> Exercise description
Set down all of the data exactly as it appears.

> Data segment

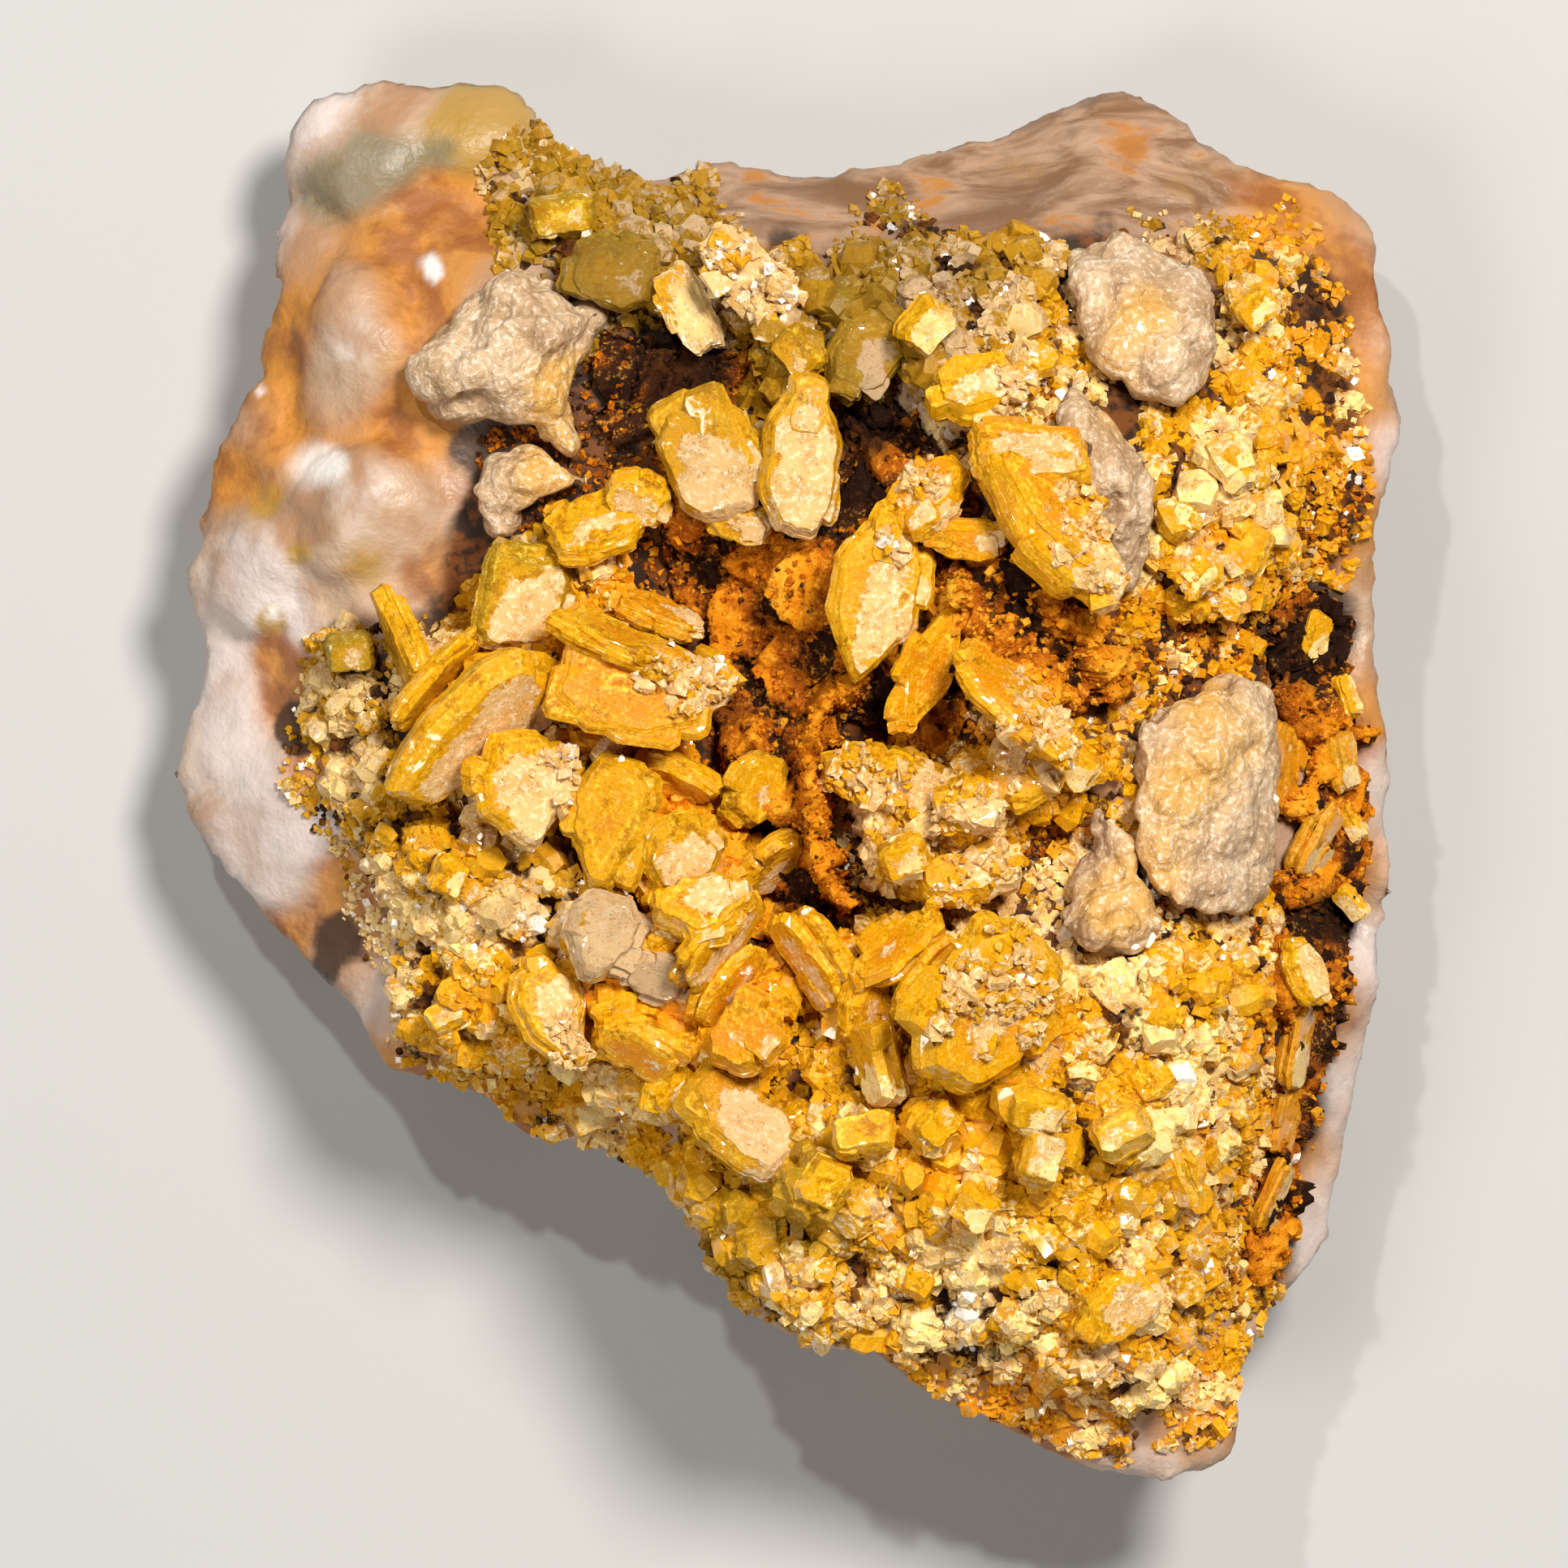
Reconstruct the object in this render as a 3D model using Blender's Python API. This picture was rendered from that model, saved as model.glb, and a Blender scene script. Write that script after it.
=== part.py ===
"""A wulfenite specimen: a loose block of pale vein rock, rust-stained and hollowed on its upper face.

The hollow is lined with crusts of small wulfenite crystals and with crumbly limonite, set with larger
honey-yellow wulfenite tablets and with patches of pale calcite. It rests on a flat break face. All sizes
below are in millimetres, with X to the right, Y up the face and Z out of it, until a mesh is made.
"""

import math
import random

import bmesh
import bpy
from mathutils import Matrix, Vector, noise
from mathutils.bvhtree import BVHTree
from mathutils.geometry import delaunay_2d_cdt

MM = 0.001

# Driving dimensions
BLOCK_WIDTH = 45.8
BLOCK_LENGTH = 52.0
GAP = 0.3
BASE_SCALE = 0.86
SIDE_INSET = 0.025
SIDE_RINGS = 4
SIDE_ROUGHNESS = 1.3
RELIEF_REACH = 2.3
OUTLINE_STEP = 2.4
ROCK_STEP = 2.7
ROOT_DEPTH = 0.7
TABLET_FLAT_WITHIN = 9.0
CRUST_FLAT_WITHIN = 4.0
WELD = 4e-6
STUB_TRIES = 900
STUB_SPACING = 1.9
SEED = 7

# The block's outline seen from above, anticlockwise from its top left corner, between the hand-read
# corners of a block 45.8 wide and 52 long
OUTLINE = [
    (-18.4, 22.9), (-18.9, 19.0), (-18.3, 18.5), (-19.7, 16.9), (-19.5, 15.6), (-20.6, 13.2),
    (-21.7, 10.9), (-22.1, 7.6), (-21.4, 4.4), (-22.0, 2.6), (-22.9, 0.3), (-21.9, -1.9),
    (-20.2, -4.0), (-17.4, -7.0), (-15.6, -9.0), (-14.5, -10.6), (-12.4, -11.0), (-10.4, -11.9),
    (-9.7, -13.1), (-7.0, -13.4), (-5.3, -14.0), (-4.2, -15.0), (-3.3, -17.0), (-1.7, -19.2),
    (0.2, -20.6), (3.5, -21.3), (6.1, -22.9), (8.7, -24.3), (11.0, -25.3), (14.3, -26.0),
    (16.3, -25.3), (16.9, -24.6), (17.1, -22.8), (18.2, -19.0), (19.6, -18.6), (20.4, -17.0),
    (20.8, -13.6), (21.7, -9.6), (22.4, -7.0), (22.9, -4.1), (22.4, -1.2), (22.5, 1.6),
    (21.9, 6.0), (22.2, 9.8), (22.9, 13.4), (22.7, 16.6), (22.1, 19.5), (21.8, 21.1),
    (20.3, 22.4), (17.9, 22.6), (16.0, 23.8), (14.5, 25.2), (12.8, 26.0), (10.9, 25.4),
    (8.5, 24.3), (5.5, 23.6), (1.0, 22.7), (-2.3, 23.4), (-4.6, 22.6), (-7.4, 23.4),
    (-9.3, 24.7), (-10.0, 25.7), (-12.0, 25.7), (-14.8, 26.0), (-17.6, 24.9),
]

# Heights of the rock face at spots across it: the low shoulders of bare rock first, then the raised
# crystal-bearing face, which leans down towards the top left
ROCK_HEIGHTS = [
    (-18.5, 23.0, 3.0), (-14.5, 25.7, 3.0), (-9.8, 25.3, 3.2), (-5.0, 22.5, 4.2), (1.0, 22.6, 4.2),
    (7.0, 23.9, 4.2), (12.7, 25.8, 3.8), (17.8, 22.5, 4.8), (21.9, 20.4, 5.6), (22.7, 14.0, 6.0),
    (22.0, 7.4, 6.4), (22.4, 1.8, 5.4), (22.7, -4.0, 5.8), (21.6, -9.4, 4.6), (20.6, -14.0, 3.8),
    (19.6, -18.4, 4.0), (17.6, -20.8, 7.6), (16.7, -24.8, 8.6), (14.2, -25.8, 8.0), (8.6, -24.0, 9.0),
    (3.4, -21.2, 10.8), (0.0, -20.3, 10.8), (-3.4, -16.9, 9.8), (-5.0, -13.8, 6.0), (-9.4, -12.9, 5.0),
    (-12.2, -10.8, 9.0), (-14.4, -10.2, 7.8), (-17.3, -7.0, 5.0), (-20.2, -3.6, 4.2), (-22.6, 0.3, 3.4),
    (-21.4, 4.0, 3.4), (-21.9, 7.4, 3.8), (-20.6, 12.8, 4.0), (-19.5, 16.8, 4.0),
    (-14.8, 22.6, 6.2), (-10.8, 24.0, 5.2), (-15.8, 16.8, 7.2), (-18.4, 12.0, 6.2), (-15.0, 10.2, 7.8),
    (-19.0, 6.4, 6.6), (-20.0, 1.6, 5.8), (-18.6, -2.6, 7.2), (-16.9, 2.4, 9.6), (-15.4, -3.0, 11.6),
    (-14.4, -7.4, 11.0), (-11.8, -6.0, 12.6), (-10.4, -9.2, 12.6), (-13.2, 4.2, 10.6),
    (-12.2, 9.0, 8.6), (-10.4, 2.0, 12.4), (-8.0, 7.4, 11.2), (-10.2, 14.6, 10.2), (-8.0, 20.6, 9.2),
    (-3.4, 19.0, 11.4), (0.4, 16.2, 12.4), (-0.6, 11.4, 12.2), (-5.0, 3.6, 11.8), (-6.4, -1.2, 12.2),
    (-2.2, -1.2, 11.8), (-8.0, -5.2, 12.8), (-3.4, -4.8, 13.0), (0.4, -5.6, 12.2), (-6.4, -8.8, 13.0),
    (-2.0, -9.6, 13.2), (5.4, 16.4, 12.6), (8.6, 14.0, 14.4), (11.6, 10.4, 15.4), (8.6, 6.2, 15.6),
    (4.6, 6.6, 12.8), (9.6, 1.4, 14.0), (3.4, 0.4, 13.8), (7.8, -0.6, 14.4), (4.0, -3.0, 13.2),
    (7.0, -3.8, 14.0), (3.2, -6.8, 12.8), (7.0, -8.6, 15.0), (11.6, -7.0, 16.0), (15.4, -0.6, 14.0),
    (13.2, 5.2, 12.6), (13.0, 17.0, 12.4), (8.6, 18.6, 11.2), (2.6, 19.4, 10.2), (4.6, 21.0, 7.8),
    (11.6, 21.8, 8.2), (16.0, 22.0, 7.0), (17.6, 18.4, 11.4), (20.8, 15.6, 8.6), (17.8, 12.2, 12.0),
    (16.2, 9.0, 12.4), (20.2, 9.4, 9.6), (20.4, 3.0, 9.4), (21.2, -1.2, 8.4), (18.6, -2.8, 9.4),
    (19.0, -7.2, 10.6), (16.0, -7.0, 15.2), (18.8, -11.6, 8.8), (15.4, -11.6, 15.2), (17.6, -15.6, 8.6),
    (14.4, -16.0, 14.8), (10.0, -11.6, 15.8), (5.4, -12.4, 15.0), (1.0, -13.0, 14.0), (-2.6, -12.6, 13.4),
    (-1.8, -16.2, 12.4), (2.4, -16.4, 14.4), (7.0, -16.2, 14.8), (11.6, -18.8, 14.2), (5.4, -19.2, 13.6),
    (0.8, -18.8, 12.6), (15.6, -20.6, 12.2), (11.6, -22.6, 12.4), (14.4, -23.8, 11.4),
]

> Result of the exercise
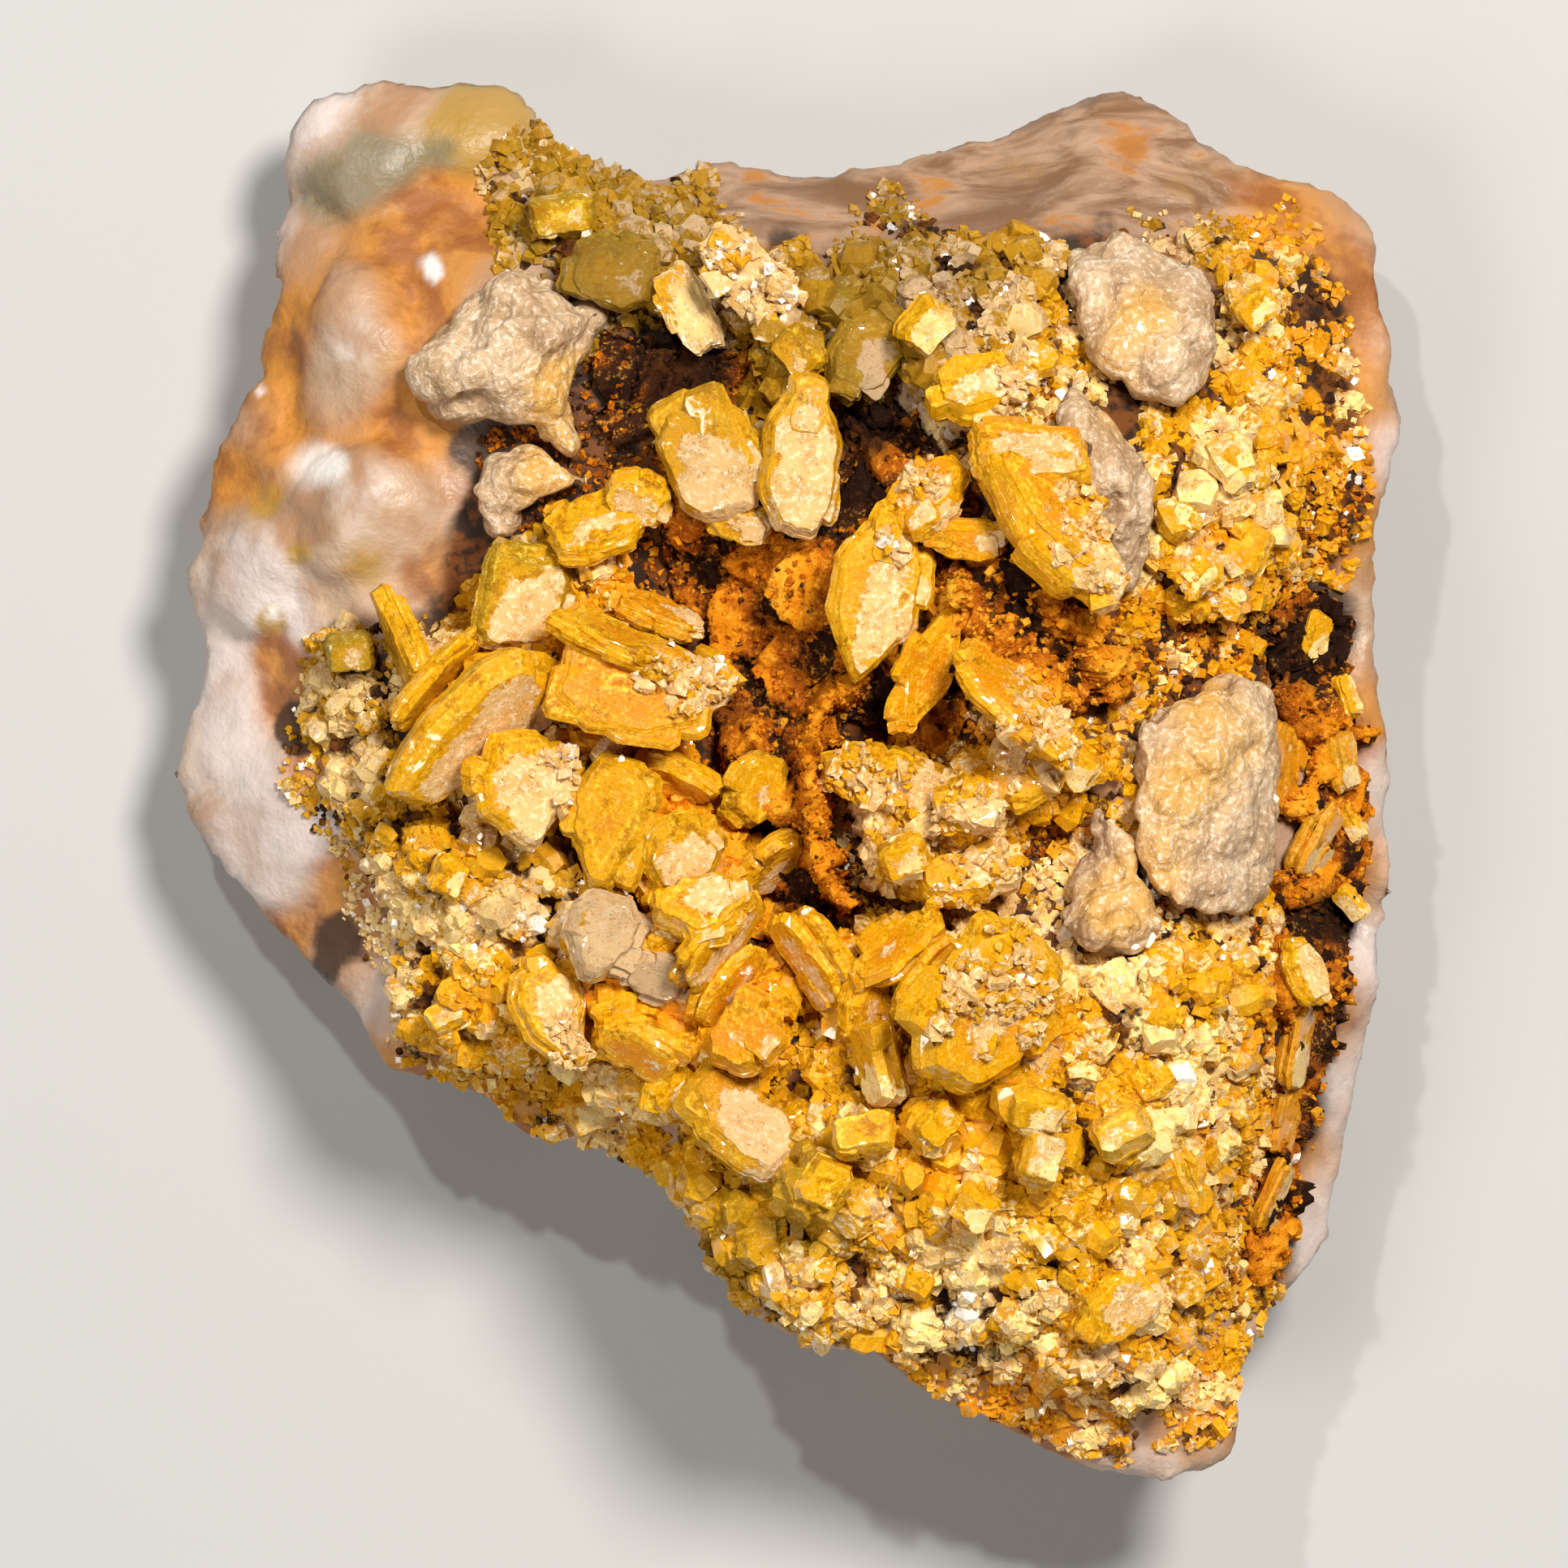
Reconstruct the object in this render as a 3D model using Blender's Python API. This picture was rendered from that model, saved as model.glb, and a Blender scene script. Write that script after it.
=== part.py ===
"""A wulfenite specimen: a loose block of pale vein rock, rust-stained and hollowed on its upper face.

The hollow is lined with crusts of small wulfenite crystals and with crumbly limonite, set with larger
honey-yellow wulfenite tablets and with patches of pale calcite. It rests on a flat break face. All sizes
below are in millimetres, with X to the right, Y up the face and Z out of it, until a mesh is made.
"""

import math
import random

import bmesh
import bpy
from mathutils import Matrix, Vector, noise
from mathutils.bvhtree import BVHTree
from mathutils.geometry import delaunay_2d_cdt

MM = 0.001

# Driving dimensions
BLOCK_WIDTH = 45.8
BLOCK_LENGTH = 52.0
GAP = 0.3
BASE_SCALE = 0.86
SIDE_INSET = 0.025
SIDE_RINGS = 4
SIDE_ROUGHNESS = 1.3
RELIEF_REACH = 2.3
OUTLINE_STEP = 2.4
ROCK_STEP = 2.7
ROOT_DEPTH = 0.7
TABLET_FLAT_WITHIN = 9.0
CRUST_FLAT_WITHIN = 4.0
WELD = 4e-6
STUB_TRIES = 900
STUB_SPACING = 1.9
SEED = 7

# The block's outline seen from above, anticlockwise from its top left corner, between the hand-read
# corners of a block 45.8 wide and 52 long
OUTLINE = [
    (-18.4, 22.9), (-18.9, 19.0), (-18.3, 18.5), (-19.7, 16.9), (-19.5, 15.6), (-20.6, 13.2),
    (-21.7, 10.9), (-22.1, 7.6), (-21.4, 4.4), (-22.0, 2.6), (-22.9, 0.3), (-21.9, -1.9),
    (-20.2, -4.0), (-17.4, -7.0), (-15.6, -9.0), (-14.5, -10.6), (-12.4, -11.0), (-10.4, -11.9),
    (-9.7, -13.1), (-7.0, -13.4), (-5.3, -14.0), (-4.2, -15.0), (-3.3, -17.0), (-1.7, -19.2),
    (0.2, -20.6), (3.5, -21.3), (6.1, -22.9), (8.7, -24.3), (11.0, -25.3), (14.3, -26.0),
    (16.3, -25.3), (16.9, -24.6), (17.1, -22.8), (18.2, -19.0), (19.6, -18.6), (20.4, -17.0),
    (20.8, -13.6), (21.7, -9.6), (22.4, -7.0), (22.9, -4.1), (22.4, -1.2), (22.5, 1.6),
    (21.9, 6.0), (22.2, 9.8), (22.9, 13.4), (22.7, 16.6), (22.1, 19.5), (21.8, 21.1),
    (20.3, 22.4), (17.9, 22.6), (16.0, 23.8), (14.5, 25.2), (12.8, 26.0), (10.9, 25.4),
    (8.5, 24.3), (5.5, 23.6), (1.0, 22.7), (-2.3, 23.4), (-4.6, 22.6), (-7.4, 23.4),
    (-9.3, 24.7), (-10.0, 25.7), (-12.0, 25.7), (-14.8, 26.0), (-17.6, 24.9),
]

# Heights of the rock face at spots across it: the low shoulders of bare rock first, then the raised
# crystal-bearing face, which leans down towards the top left
ROCK_HEIGHTS = [
    (-18.5, 23.0, 3.0), (-14.5, 25.7, 3.0), (-9.8, 25.3, 3.2), (-5.0, 22.5, 4.2), (1.0, 22.6, 4.2),
    (7.0, 23.9, 4.2), (12.7, 25.8, 3.8), (17.8, 22.5, 4.8), (21.9, 20.4, 5.6), (22.7, 14.0, 6.0),
    (22.0, 7.4, 6.4), (22.4, 1.8, 5.4), (22.7, -4.0, 5.8), (21.6, -9.4, 4.6), (20.6, -14.0, 3.8),
    (19.6, -18.4, 4.0), (17.6, -20.8, 7.6), (16.7, -24.8, 8.6), (14.2, -25.8, 8.0), (8.6, -24.0, 9.0),
    (3.4, -21.2, 10.8), (0.0, -20.3, 10.8), (-3.4, -16.9, 9.8), (-5.0, -13.8, 6.0), (-9.4, -12.9, 5.0),
    (-12.2, -10.8, 9.0), (-14.4, -10.2, 7.8), (-17.3, -7.0, 5.0), (-20.2, -3.6, 4.2), (-22.6, 0.3, 3.4),
    (-21.4, 4.0, 3.4), (-21.9, 7.4, 3.8), (-20.6, 12.8, 4.0), (-19.5, 16.8, 4.0),
    (-14.8, 22.6, 6.2), (-10.8, 24.0, 5.2), (-15.8, 16.8, 7.2), (-18.4, 12.0, 6.2), (-15.0, 10.2, 7.8),
    (-19.0, 6.4, 6.6), (-20.0, 1.6, 5.8), (-18.6, -2.6, 7.2), (-16.9, 2.4, 9.6), (-15.4, -3.0, 11.6),
    (-14.4, -7.4, 11.0), (-11.8, -6.0, 12.6), (-10.4, -9.2, 12.6), (-13.2, 4.2, 10.6),
    (-12.2, 9.0, 8.6), (-10.4, 2.0, 12.4), (-8.0, 7.4, 11.2), (-10.2, 14.6, 10.2), (-8.0, 20.6, 9.2),
    (-3.4, 19.0, 11.4), (0.4, 16.2, 12.4), (-0.6, 11.4, 12.2), (-5.0, 3.6, 11.8), (-6.4, -1.2, 12.2),
    (-2.2, -1.2, 11.8), (-8.0, -5.2, 12.8), (-3.4, -4.8, 13.0), (0.4, -5.6, 12.2), (-6.4, -8.8, 13.0),
    (-2.0, -9.6, 13.2), (5.4, 16.4, 12.6), (8.6, 14.0, 14.4), (11.6, 10.4, 15.4), (8.6, 6.2, 15.6),
    (4.6, 6.6, 12.8), (9.6, 1.4, 14.0), (3.4, 0.4, 13.8), (7.8, -0.6, 14.4), (4.0, -3.0, 13.2),
    (7.0, -3.8, 14.0), (3.2, -6.8, 12.8), (7.0, -8.6, 15.0), (11.6, -7.0, 16.0), (15.4, -0.6, 14.0),
    (13.2, 5.2, 12.6), (13.0, 17.0, 12.4), (8.6, 18.6, 11.2), (2.6, 19.4, 10.2), (4.6, 21.0, 7.8),
    (11.6, 21.8, 8.2), (16.0, 22.0, 7.0), (17.6, 18.4, 11.4), (20.8, 15.6, 8.6), (17.8, 12.2, 12.0),
    (16.2, 9.0, 12.4), (20.2, 9.4, 9.6), (20.4, 3.0, 9.4), (21.2, -1.2, 8.4), (18.6, -2.8, 9.4),
    (19.0, -7.2, 10.6), (16.0, -7.0, 15.2), (18.8, -11.6, 8.8), (15.4, -11.6, 15.2), (17.6, -15.6, 8.6),
    (14.4, -16.0, 14.8), (10.0, -11.6, 15.8), (5.4, -12.4, 15.0), (1.0, -13.0, 14.0), (-2.6, -12.6, 13.4),
    (-1.8, -16.2, 12.4), (2.4, -16.4, 14.4), (7.0, -16.2, 14.8), (11.6, -18.8, 14.2), (5.4, -19.2, 13.6),
    (0.8, -18.8, 12.6), (15.6, -20.6, 12.2), (11.6, -22.6, 12.4), (14.4, -23.8, 11.4),
]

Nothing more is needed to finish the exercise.